Only the lines from the start of the data through the one containing "return top, under" belong in your answer; return them exactly.

[Stored data]
[Begin]

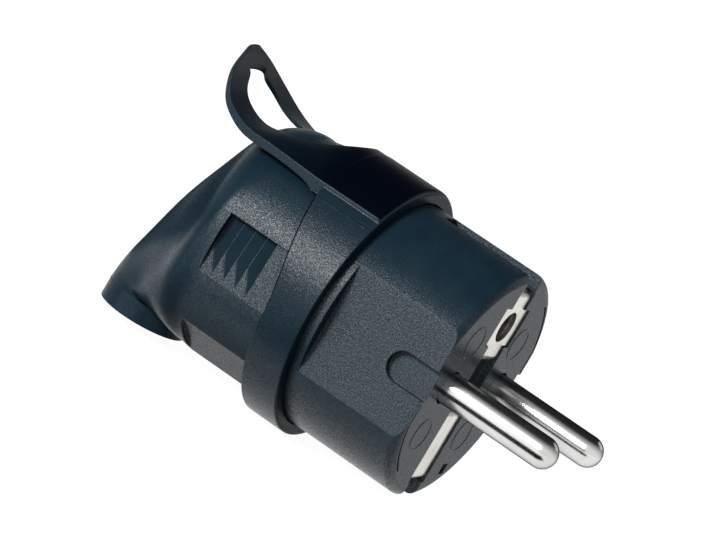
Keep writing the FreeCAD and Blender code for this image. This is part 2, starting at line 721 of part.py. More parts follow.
def tongue_rows(x, z, slope, half, sag, wall, middle_wall):
    # Points of the top and under faces across the tongue, square to its path. The wall
    # thins from the side edges to the middle.
    a = math.radians(slope)
    up = V(-math.sin(a), 0, math.cos(a))
    radius = (half * half + sag * sag) / (2 * sag)
    top = []
    under = []
    steps = 8
    for index in range(steps + 1):
        share = 2 * index / steps - 1
        y = half * share
        drop = radius - math.sqrt(radius * radius - y * y)
        thick = middle_wall + (wall - middle_wall) * share * share
        top.append(V(x, y, z) - up * drop)
        under.append(V(x, y, z) - up * (drop + thick))
    return top, under


def sheet_between(top_rows, under_rows):
    # Closed solid between two smooth faces, each interpolated through its rows of points
    surfaces = []
    for rows in (top_rows, under_rows):
        surface = Part.BSplineSurface()
        surface.interpolate(rows)
        surfaces.append(surface)
    top, under = surfaces
    faces = [top.toShape(), under.toShape()]
    for end in (0, 1):
        edges = [s.uIso(s.bounds()[end]).toShape() for s in surfaces]
        faces.append(Part.makeRuledSurface(*edges))
        edges = [s.vIso(s.bounds()[2 + end]).toShape() for s in surfaces]
        faces.append(Part.makeRuledSurface(*edges))
    shell = Part.makeShell(faces)
    shell.sewShape()
    return Part.makeSolid(shell)


def strap_tongue():
    # Stations along the tongue: share of its length, height over the plate's top as a
    # share of its dip, slope, share of the plate's half-width, share of the plate's
    # arch, and shares of the tongue's wall at the side edges and in the middle
    half = PLATE_HALF - FIT_CLEARANCE
    top = plate_r - FIT_CLEARANCE
    arch = plate_r - math.sqrt(plate_r ** 2 - half ** 2)
    root_wall = plate_r - strap_inner_r - LOOSE_CLEARANCE
    rows = [tongue_rows(tongue_start, top, 0, half, arch, root_wall, root_wall)]
    stations = [
        (0.098, -0.01, 3, 1.000, 0.99, 1.30, 1.30),
        (0.208, -0.18, 17, 1.000, 0.88, 1.12, 0.90),
        (0.333, -0.47, 21, 1.000, 0.625, 1.00, 0.42),
        (0.463, -0.71, 12, 0.985, 0.38, 1.00, 0.25),
        (0.584, -0.93, -3, 0.970, 0.17, 0.96, 0.24),
        (0.678, -0.89, -18, 0.935, 0.08, 0.86, 0.26),
        (0.773, -0.685, -33, 0.870, 0.035, 0.72, 0.30),
        (0.847, -0.36, -41, 0.745, 0.022, 0.60, 0.34),
        (0.902, -0.045, -49, 0.600, 0.016, 0.53, 0.38),
        (0.945, 0.29, -54, 0.410, 0.012, 0.49, 0.42),
        (0.980, 0.57, -56, 0.215, 0.010, 0.46, 0.44),
        (1.000, 0.75, -58, 0.060, 0.009, 0.45, 0.45),
    ]
    for back, rise, slope, wide, curved, side_wall, middle_wall in stations:
        x = tongue_start - back * TONGUE_LENGTH
        z = top + rise * TONGUE_DIP
        walls = (side_wall * TONGUE_WALL, middle_wall * TONGUE_WALL)
        rows.append(tongue_rows(x, z, slope, wide * half, curved * arch, *walls))
    return sheet_between([top for top, under in rows], [under for top, under in rows])


def finger_slot():
    # Long leaf-shaped opening, cut straight down: shares of the tongue's length
    # and of the plate's half-width
    outline = [
        (0.098, 0.25),
        (0.149, 0.40),
        (0.235, 0.50),
        (0.353, 0.57),
        (0.490, 0.56),
        (0.627, 0.50),
        (0.757, 0.44),
        (0.839, 0.36),
        (0.902, 0.21),
    ]
    front = V(tongue_start - 0.075 * TONGUE_LENGTH, 0, 0)
    back = V(tongue_start - 0.937 * TONGUE_LENGTH, 0, 0)
    edges = []
    for side in (1, -1):
        points = [V(tongue_start - x * TONGUE_LENGTH, side * y * PLATE_HALF, 0) for x, y in outline]
        edges.append(spline_edge([front] + points + [back], Y_AXIS * side, Y_AXIS * -side))
    return Part.Face(Part.Wire(edges)).extrude(V(0, 0, 3 * body_r))


def make_pull_strap():
    band = cylinder_x(tongue_start, strap_front, strap_outer_r)
    plate = cylinder_x(tongue_start, strap_front, plate_r)
    plate = plate.common(block(tongue_start, 0, -PLATE_HALF, PLATE_HALF, 0, 2 * body_r))
    band = band.fuse(plate).common(strap_envelope()).common(strap_side_profile())
    band = band.cut(cylinder_x(tongue_start - 1, 0, strap_inner_r))
    middle = joint_x - JOINT_GAP / 2
    rib_half = GROOVE_HALF - LOOSE_CLEARANCE
    rib = cylinder_x(middle - rib_half, middle + rib_half, strap_inner_r + STRAP_WALL / 2)
    rib = rib.cut(cylinder_x(tongue_start, 0, groove_r + LOOSE_CLEARANCE))
    strap = band.fuse([rib, strap_tongue()])
    return strap.cut(finger_slot()).removeSplitter()


def build_parts():
    parts = {
        "front_housing": make_front_housing(),
        "rear_housing": make_rear_housing(),
        "pull_strap": make_pull_strap(),
        "pin_retainer": make_pin_retainer(),
        "earth_bracket": make_earth_bracket(),
        "earth_socket": make_earth_socket(),
        "earth_terminal_block": terminal_block(tube_back, 0, EARTH_OFFSET, -90, EARTH_SHANK_R),
        "earth_terminal_screw": make_terminal_screw(tube_back, 0, EARTH_OFFSET, -90),
        "assembly_screw": make_assembly_screw(),
        "assembly_nut": make_assembly_nut(),
        "cord_grommet": make_cord_grommet(),
        "cord_clamp": make_cord_clamp(),
    }
    for side, name in ((-1, "left"), (1, "right")):
        parts["contact_pin_" + name] = make_contact_pin(side)
        parts["terminal_block_" + name] = terminal_block(retainer_back, side * pin_y, 0, 0, SHANK_R)
        parts["terminal_screw_" + name] = make_terminal_screw(retainer_back, side * pin_y, 0, 0)
        parts["clamp_screw_" + name] = make_clamp_screw(side)
    return parts


os.makedirs("parts", exist_ok=True)
for name, shape in build_parts().items():
    shape.exportStep("parts/" + name + ".step")
    print(name, len(shape.Solids), "solid", round(shape.Volume, 1), "mm3", "valid" if shape.isValid() else "INVALID")
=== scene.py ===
import bpy
import bmesh
import json
import math
from mathutils import Matrix, Vector


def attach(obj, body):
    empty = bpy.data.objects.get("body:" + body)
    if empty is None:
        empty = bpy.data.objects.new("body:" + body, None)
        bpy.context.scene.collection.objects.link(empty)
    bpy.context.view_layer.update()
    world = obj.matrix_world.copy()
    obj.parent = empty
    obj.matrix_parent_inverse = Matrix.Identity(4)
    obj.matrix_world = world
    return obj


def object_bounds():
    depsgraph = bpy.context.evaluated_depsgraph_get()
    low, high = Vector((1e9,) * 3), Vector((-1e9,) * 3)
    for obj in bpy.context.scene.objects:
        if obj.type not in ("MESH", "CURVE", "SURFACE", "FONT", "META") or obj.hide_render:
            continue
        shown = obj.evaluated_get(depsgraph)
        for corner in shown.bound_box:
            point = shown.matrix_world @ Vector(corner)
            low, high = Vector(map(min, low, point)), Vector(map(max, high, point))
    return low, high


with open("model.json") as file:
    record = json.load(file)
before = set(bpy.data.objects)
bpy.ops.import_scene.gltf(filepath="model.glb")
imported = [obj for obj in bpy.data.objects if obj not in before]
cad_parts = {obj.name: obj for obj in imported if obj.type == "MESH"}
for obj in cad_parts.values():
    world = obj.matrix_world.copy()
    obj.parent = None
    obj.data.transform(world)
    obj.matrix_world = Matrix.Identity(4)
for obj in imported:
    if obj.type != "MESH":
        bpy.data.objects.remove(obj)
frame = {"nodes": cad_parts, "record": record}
cadLow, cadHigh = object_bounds()
nodes = frame["nodes"]
mm = 0.001
print("frame loaded:", len(nodes), "nodes")


# Node helpers

def newMaterial(name):
    material = bpy.data.materials.new(name)
    material.use_nodes = True
    tree = material.node_tree
    shader = tree.nodes["Principled BSDF"]
    return material, tree, shader


def setInputs(tree, node, inputs):
    # A socket is linked, and anything else is set as the input's own value
    for name, value in inputs.items():
        if isinstance(value, bpy.types.NodeSocket):
            tree.links.new(value, node.inputs[name])
        else:
            node.inputs[name].default_value = value


def addNode(tree, kind, inputs):
    node = tree.nodes.new(kind)
    setInputs(tree, node, inputs)
    return node


def objectCoords(tree):
    return tree.nodes.new("ShaderNodeTexCoord").outputs["Object"]


def noise(tree, coords, scale, detail=2.0, rough=0.5):
    inputs = {"Vector": coords, "Scale": scale, "Detail": detail, "Roughness": rough}
    return addNode(tree, "ShaderNodeTexNoise", inputs).outputs["Fac"]


def ramp(tree, value, low, high, first, second):
    # The first colour up to low, the second from high
    node = addNode(tree, "ShaderNodeValToRGB", {"Fac": value})
    for element, place, colour in zip(node.color_ramp.elements, (low, high), (first, second)):
        element.position = place
        element.color = (*colour, 1)
    return node.outputs["Color"]


def grey(value):
    return (value, value, value)


def roundedNormal(tree, radius, samples=4):
    # Softens the hard edges of a moulded or stamped part
    node = addNode(tree, "ShaderNodeBevel", {"Radius": radius})
    node.samples = samples
    return node.outputs["Normal"]


def bump(tree, height, distance, strength, normal):
    inputs = {"Height": height, "Distance": distance, "Strength": strength, "Normal": normal}
    return addNode(tree, "ShaderNodeBump", inputs).outputs["Normal"]


def mapped(tree, value, low, high, start=0.0, end=1.0):
    inputs = {"Value": value, "From Min": low, "From Max": high, "To Min": start, "To Max": end}
    return addNode(tree, "ShaderNodeMapRange", inputs).outputs["Result"]


def maths(tree, operation, *values):
    node = tree.nodes.new("ShaderNodeMath")
    node.operation = operation
    setInputs(tree, node, dict(enumerate(values)))
    return node.outputs["Value"]


def absolute(tree, value):
    return maths(tree, "ABSOLUTE", value)


def product(tree, *values):
    result = values[0]
    for value in values[1:]:
        result = maths(tree, "MULTIPLY", result, value)
    return result


def parts(tree, vector):
    node = addNode(tree, "ShaderNodeSeparateXYZ", {"Vector": vector})
    return [node.outputs[axis] for axis in "XYZ"]


def normalParts(tree):
    return parts(tree, tree.nodes.new("ShaderNodeTexCoord").outputs["Normal"])


def blended(tree, share, first, second):
    # The first colour or value where the share is 0, the second where it is 1
    if isinstance(first, tuple):
        return ramp(tree, share, 0.0, 1.0, first, second)
    return mapped(tree, share, 0, 1, first, second)


# Plastics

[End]

[Answer]
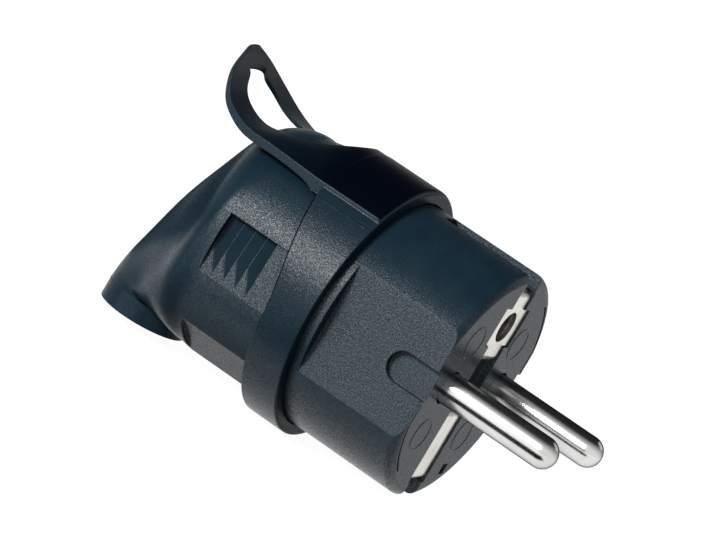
Keep writing the FreeCAD and Blender code for this image. This is part 2, starting at line 721 of part.py. More parts follow.
def tongue_rows(x, z, slope, half, sag, wall, middle_wall):
    # Points of the top and under faces across the tongue, square to its path. The wall
    # thins from the side edges to the middle.
    a = math.radians(slope)
    up = V(-math.sin(a), 0, math.cos(a))
    radius = (half * half + sag * sag) / (2 * sag)
    top = []
    under = []
    steps = 8
    for index in range(steps + 1):
        share = 2 * index / steps - 1
        y = half * share
        drop = radius - math.sqrt(radius * radius - y * y)
        thick = middle_wall + (wall - middle_wall) * share * share
        top.append(V(x, y, z) - up * drop)
        under.append(V(x, y, z) - up * (drop + thick))
    return top, under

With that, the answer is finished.